Influence, decision-making, and the emotion substrate

Batista also treats emotion regulation as the invisible infrastructure for better decisions. In his analysis of Jurgen Appelo's "7 Levels of Delegation," he argues that the model's apparent simplicity obscures an emotional challenge: leaders have a strong preference for certainty and a high need for power, and those pull toward centralized decision-making even when a different arrangement would produce better outcomes. Before a leader can choose delegation well, they must notice and work through their own discomfort with ceding control — the awareness and comprehension stages of the framework, applied to the act of deciding how to decide.

The same logic applies outward. Influencing others — rather than merely extracting compliance — requires what Richard Davidson calls "social intuition," the ability to read emotions through nonverbal cues. And at the cultural level, a leader's own emotion-regulation behavior becomes the implicit norm for "how people act when the leader is not in the room." Emotion regulation is thus not only personal maintenance but culture-setting. See ed-batista-on-difficult-conversations and ed-batista-on-trust for related threads.
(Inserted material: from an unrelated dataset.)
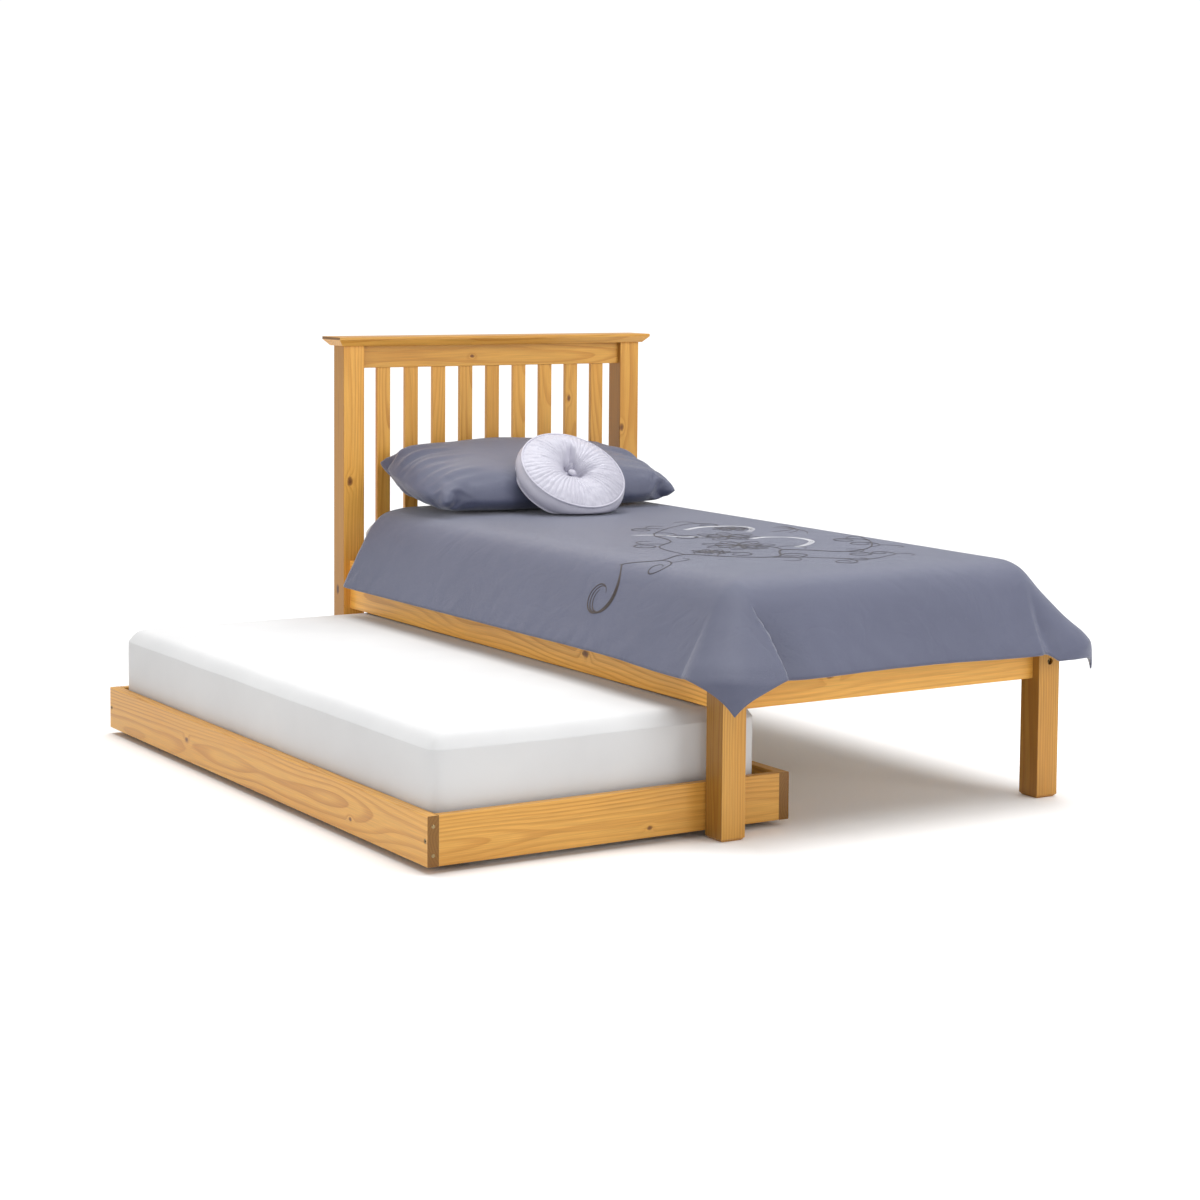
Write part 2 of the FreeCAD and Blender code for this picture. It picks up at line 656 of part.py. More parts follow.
def castor_wheel(number, side, end):
    """A plain castor wheel, turned from one profile: bore, hub, and a tread with rounded edges."""
    body = new_body(f"castor_wheel_{number}")
    profile = new_sketch(body, "XY_Plane", "wheel_profile")
    inner = "(axle_radius + axle_play)"
    hub = "(wheel_width / 2 + 1)"
    rim = "(wheel_width / 2)"
    edge = "(wheel_radius - wheel_round)"
    web = "(wheel_width / 2 - wheel_dish)"
    lip = "(wheel_radius - wheel_round - wheel_dish / 2)"
    dish = "(wheel_radius - wheel_round - 3 * wheel_dish / 2)"
    add_loop(profile, (
        (inner, f"-{hub}"), ("hub_radius", f"-{hub}"), ("hub_radius", f"-{web}"),
        (dish, f"-{web}"), (lip, f"-{rim}"), (edge, f"-{rim}"),
        ("wheel_radius", f"-{rim} + wheel_round"), ("wheel_radius", f"{rim} - wheel_round"),
        (edge, rim), (lip, rim), (dish, web), ("hub_radius", web), ("hub_radius", hub), (inner, hub)))
    turn = body.newObject("PartDesign::Revolution", "wheel_turned")
    turn.Profile = profile
    turn.ReferenceAxis = (profile, ["V_Axis"])
    turn.Angle = 360
    stand(body, f"{TRUNDLE_MID} + {side} * {CASTOR_X}", f"{end} * {CASTOR_Y}", "wheel_radius")


def castor_fork(number, side, end):
    """A pressed steel fork: a top plate with screw holes and two cheeks that carry the axle."""
    body = new_body(f"castor_fork_{number}")
    outline = new_sketch(body, "YZ_Plane", "fork_outline")
    outer = "(fork_gap / 2 + fork_sheet)"
    inner = "(fork_gap / 2)"
    top = "(fork_top - wheel_radius)"
    low = "(-fork_nose)"
    under = f"({top} - fork_sheet)"
    add_loop(outline, ((f"-{outer}", low), (f"-{inner}", low), (f"-{inner}", under),
                       (inner, under), (inner, low), (outer, low), (outer, top), (f"-{outer}", top)))
    pad = body.newObject("PartDesign::Pad", "fork_pad")
    pad.Profile = outline
    pad.Midplane = True
    bind(pad, Length="fork_length")
    dress(body, "Fillet", "fork_nose - 1", lambda e: e.BoundBox.ZMax < -size("fork_nose") + 1
          and runs_along(e, "y"))
    block(body, "fork_plate_width", f"2 * {outer}", "fork_sheet", "-fork_plate_width / 2", f"-{outer}",
          under)
    bore(body, "axle_radius + axle_play / 2", f"2 * {outer}", "0", f"-{outer}", "0", "y")
    for reach in (-1, 1):
        for hand in (-1, 1):
            bore(body, "screw_radius + screw_play", "fork_sheet", f"{reach} * {PLATE_SCREW_X}",
                 f"{hand} * fork_gap / 3", under, "z")
    bind(body, Placement__Base__x=f"{side} * {CASTOR_X}", Placement__Base__y=f"{end} * {CASTOR_Y}")
    return body


def castor_axle(number, side, end):
    """A riveted axle with a head outside each cheek."""
    outer = "(fork_gap / 2 + fork_sheet)"
    pin = cylinder(f"axle_pin_{number}", "axle_radius", f"2 * {outer}", "0", f"-{outer}", "0", "y")
    heads = [cylinder(f"axle_head_{number}", "axle_head_radius", "axle_head_height", "0", y, "0", "y")
             for y in (f"-{outer} - axle_head_height", outer)]
    axle = fused(f"castor_axle_{number}", [pin, *heads])
    return bind(axle, Placement__Base__x=f"{side} * {CASTOR_X}", Placement__Base__y=f"{end} * {CASTOR_Y}")


def castor_block(number, side, end):
    """A pine block in the trundle's corner, under the slats, that a castor is screwed to."""
    body = new_body(f"castor_block_{number}")
    block(body, "block_length", "block_width", "block_thick", "-block_length / 2", "-block_width / 2")
    dress(body, "Fillet", "edge_ease", lambda e: e.BoundBox.ZMax < 1)
    for reach in (-1, 1):
        for hand in (-1, 1):
            bore(body, "screw_radius + screw_play", "castor_screw_length",
                 f"{reach} * {PLATE_SCREW_X}", f"{hand} * fork_gap / 3", "0", "z")
    bind(body, Placement__Base__x=f"{side} * {CASTOR_X}", Placement__Base__y=f"{end} * {CASTOR_Y}")
    return body


def castors(screws):
    forks = []
    axles = []
    blocks = []
    for number, (side, end) in enumerate(castor_places(), start=1):
        castor_wheel(number, side, end)
        forks.append(castor_fork(number, side, end))
        axles.append(castor_axle(number, side, end))
        blocks.append(castor_block(number, side, end))
        for reach in (-1, 1):
            for hand in (-1, 1):
                x = f"{TRUNDLE_MID} + {side} * {CASTOR_X} + {reach} * {PLATE_SCREW_X}"
                y = f"{end} * {CASTOR_Y} + {hand} * fork_gap / 3"
                name = f"castor_screw_{len(screws)}"
                head = cylinder(name + "_head", "screw_head_radius", "screw_head_height / 2", x, y,
                                "fork_top - fork_sheet - screw_head_height / 2")
                shank = cylinder(name + "_shank", "screw_radius", "castor_screw_length", x, y,
                                 "fork_top - fork_sheet")
                screws.append(fused(name, [head, shank]))
    stand(copies("castor_blocks", blocks), TRUNDLE_MID, "0", "fork_top")
    stand(copies("castor_forks", forks), TRUNDLE_MID, "0", "wheel_radius")
    stand(copies("castor_axles", axles), TRUNDLE_MID, "0", "wheel_radius")


# ---------------------------------------------------------------- bedding

def mattress(name, width, length, thick, x, y, z):
    body = new_body(name)
    block(body, width, length, thick, f"-{width} / 2", f"-{length} / 2")
    dress(body, "Fillet", "mattress_corner", lambda e: runs_along(e, "z"))
    dress(body, "Fillet", "mattress_round", lambda e: not runs_along(e, "z"))
    stand(body, x, y, z)


def ring(half_x, foot, head, level):
    corners = ((-half_x, -foot), (half_x, -foot), (half_x, head), (-half_x, head))
    points = [FreeCAD.Vector(x, y, level) for x, y in corners]
    return Part.makePolygon(points + points[:1])


def duvet():
    """The duvet: a filled top and three thin sides that splay out over the rails, open at the
    head end, with a hanging tip at each foot corner."""
    top, hem, skin = size("duvet_top"), size("duvet_hem"), size("duvet_sheet")
    head = size("duvet_head")
    half_top, half_hem = size("duvet_half_top"), size("duvet_half_hem")
    foot_top, foot_hem = size("duvet_foot_top"), size("duvet_foot_hem")
    outer = Part.makeLoft([ring(half_hem, foot_hem, head, hem), ring(half_top, foot_top, head, top)], True)
    brow = [e for e in outer.Edges if e.BoundBox.ZMin > top - 1 and e.BoundBox.YMin < head - 1]
    outer = outer.makeFillet(size("duvet_round"), brow)
    ceiling = top - size("duvet_filling")
    drop = (top - ceiling) / (top - hem)
    half_ceiling = half_top + (half_hem - half_top) * drop - skin
    foot_ceiling = foot_top + (foot_hem - foot_top) * drop - skin
    beyond = head + skin
    below = hem - 1
    inner = Part.makeLoft([ring(half_hem - skin, foot_hem - skin, beyond, below),
                           ring(half_ceiling, foot_ceiling, beyond, ceiling)], True)
    cloth = outer.cut(inner)
    spread, reach = size("duvet_tip_spread"), size("duvet_tip_reach")
    for side in (-1, 1):
        root = [FreeCAD.Vector(side * half_hem, -foot_hem + spread, hem),
                FreeCAD.Vector(side * half_hem, -foot_hem, hem),
                FreeCAD.Vector(side * (half_hem - spread), -foot_hem, hem)]
        tip = FreeCAD.Vector(side * (half_hem + reach), -foot_hem - reach, hem - size("duvet_tip_hang"))
        faces = [Part.Face(Part.makePolygon(root + root[:1]))]
        for i in range(3):
            corner = [root[i], root[(i + 1) % 3], tip]
            faces.append(Part.Face(Part.makePolygon(corner + corner[:1])))
        hanging = Part.makeSolid(Part.makeShell(faces))
        if hanging.Volume < 0:
            hanging.reverse()
        cloth = cloth.fuse(hanging)
    item = doc.addObject("Part::Feature", "duvet")
    item.Label = "duvet"
    item.Shape = cloth.removeSplitter()
    stand(item, "0", "0", "0")


def pillow():
    body = new_body("pillow")
    outline = new_sketch(body, "YZ_Plane", "pillow_outline")
    half_y = "(pillow_depth / 2)"
    half_z = "(pillow_thick / 2)"
    add_loop(outline, ((f"-{half_y}", f"-{half_z}"), (half_y, f"-{half_z}"),
                       (half_y, half_z), (f"-{half_y}", half_z)))
    pad = body.newObject("PartDesign::Pad", "pillow_pad")
    pad.Profile = outline
    pad.Midplane = True
    bind(pad, Length="pillow_width")
    dress(body, "Fillet", "pillow_round", lambda e: True)
    body.Placement = FreeCAD.Placement(
        FreeCAD.Vector(), FreeCAD.Rotation(FreeCAD.Vector(1, 0, 0), size("pillow_slope")))
    stand(body, "pillow_off", "pillow_back", "pillow_rise")


def round_cushion():
    """A round cushion with a covered button in the middle of its face."""
    tilt = FreeCAD.Rotation(FreeCAD.Vector(1, 0, 0), size("cushion_slope"))
    for name, radius, height, rounding, lift in (
            ("round_cushion", "cushion_radius", "cushion_thick", "cushion_round", "0"),
            ("cushion_button", "button_radius", "button_height", "button_height / 2.5",
             f"cushion_thick / 2 + button_height / 2 + {SOFT_GAP}")):
        body = new_body(name)
        pad = body.newObject("PartDesign::AdditiveCylinder", name + "_pad")
        bind(pad, Radius=radius, Height=height)
        put(pad, "0", "0", f"{lift} - {height} / 2")
        dress(body, "Fillet", rounding, lambda e: e.Closed)
        body.Placement = FreeCAD.Placement(FreeCAD.Vector(), tilt)
        stand(body, "0", "cushion_back", "cushion_rise")


# ---------------------------------------------------------------- assembly

headboard()
headboard_cap()
foot_end()
side_rail("side_rail_left", -1)
side_rail("side_rail_right", 1)
slatted_base()
frame_fasteners()
trundle_frame()
trundle_screw_list = []
trundle_slats(trundle_screw_list)
castors(trundle_screw_list)
stand(copies("trundle_screws", trundle_screw_list), "0", "0", "0")
mattress("mattress", "mattress_width", "mattress_length", "mattress_thick", "0", "-2.5", BASE_TOP)
mattress("trundle_mattress", "trundle_mattress_width", "trundle_mattress_length",
         "trundle_mattress_thick",
         f"{TRUNDLE_OUT} + trundle_rail_thick + mattress_gap + trundle_mattress_width / 2", "0",
         TRUNDLE_TOP)
duvet()
pillow()
round_cushion()
doc.recompute()

for item in doc.Objects:
    if "Invalid" in item.State or "Error" in item.State:
        raise RuntimeError(f"{item.Label} failed: {item.State}")
os.makedirs("parts", exist_ok=True)
for item in NODES:
    shape = item.Shape
    if shape.isNull() or not shape.isValid() or shape.Volume <= 0:
        raise RuntimeError(f"{item.Label} has no sound shape")
    shape.exportStep(os.path.join("parts", item.Label + ".step"))
whole = Part.makeCompound([item.Shape for item in NODES]).BoundBox
print(len(NODES), "nodes, box", whole)
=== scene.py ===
import math
import random

import bmesh
import bpy
from mathutils import Matrix, Vector, noise
from mathutils.bvhtree import BVHTree


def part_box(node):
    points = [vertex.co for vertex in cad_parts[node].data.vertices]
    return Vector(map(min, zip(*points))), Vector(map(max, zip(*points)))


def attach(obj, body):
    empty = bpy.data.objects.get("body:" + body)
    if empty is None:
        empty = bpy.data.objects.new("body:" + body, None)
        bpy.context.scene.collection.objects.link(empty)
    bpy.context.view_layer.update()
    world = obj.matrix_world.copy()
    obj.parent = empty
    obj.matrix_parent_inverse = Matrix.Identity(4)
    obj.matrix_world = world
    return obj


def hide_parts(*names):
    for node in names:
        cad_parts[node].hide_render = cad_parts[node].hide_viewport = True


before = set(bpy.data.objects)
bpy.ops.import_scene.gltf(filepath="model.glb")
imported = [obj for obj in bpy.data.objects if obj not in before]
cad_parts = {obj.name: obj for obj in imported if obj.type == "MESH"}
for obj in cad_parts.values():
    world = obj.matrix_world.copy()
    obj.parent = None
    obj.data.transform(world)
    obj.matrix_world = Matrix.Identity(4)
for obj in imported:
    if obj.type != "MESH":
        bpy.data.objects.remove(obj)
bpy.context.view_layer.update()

# A pine single bed with its trundle pulled out, dressed for a guest room.
# Everything is in metres, in the frame's own axes: +X across the bed and away from the trundle,
# +Y towards the headboard, +Z up.


def corners(node):
    lo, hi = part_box(node)
    return Vector(lo), Vector(hi)


CAP_LO, CAP_HI = corners("headboard_cap")
FOOT_LO = corners("foot_leg_left")[0]
HEAD_HI = corners("headboard_post_left")[1]
BED = Vector(((CAP_LO.x + CAP_HI.x) / 2, (FOOT_LO.y + HEAD_HI.y) / 2, 0.0))


def at(x, y, z):
    """A point measured in metres from the middle of the bed, on the floor."""
    return BED + Vector((x, y, z))


# ---- camera, floor and light

CAMERA_FROM_BED = (-3.750, -5.6719, 1.337)
CAMERA_YAW = 0.5574
CAMERA_PITCH = 0.0779
CAMERA_ROLL = 0.0080
CAMERA_LENS = 76.2
CAMERA_SHIFT_Y = -0.125

FLOOR_REACH = 90.0
FLOOR_GREY = 0.94
WHITE = (1.0, 1.0, 1.0, 1.0)
WORLD_FILL = 0.50
WORLD_SEEN = 1.05
SUN_TOWARDS = (0.10, 0.30, 1.0)
SUN_STRENGTH = 2.35
SUN_SPREAD = math.radians(44)
# each lamp: its name, where it is and what it is aimed at, from the bed's middle, then its
# width, height and watts
LAMPS = (("front_right", (2.6, -6.0, 2.4), (0.0, 0.0, 0.4), 2.6, 2.2, 78.0),
         ("headboard_fill", (0.9, -1.5, 2.7), (-0.1, 1.0, 0.7), 1.8, 1.2, 34.0),
         ("left_low", (-4.6, -1.6, 0.9), (-1.0, 0.0, 0.1), 2.0, 1.0, 19.0),
         ("rail_fill", (-1.15, 0.0, 0.75), (-0.5, 0.0, 0.34), 1.9, 0.2, 2.2))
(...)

What managing emotions is not

Throughout Batista's writing there is one repeated clarification worth holding: "managing emotions doesn't mean suppressing them." Efforts to ignore feelings or pretend they don't exist are not sustainable — and may amplify the very emotions they try to hide. Nor is the goal to bring emotions under full conscious control, which Batista, echoing research on System 1 and System 2 processing, considers neither possible nor desirable. Emotions function as "attention magnets" that orient us toward what matters; suppressing that function would degrade judgment, not improve it. The four-stage framework is a way of staying in contact with emotions while choosing how to act on them.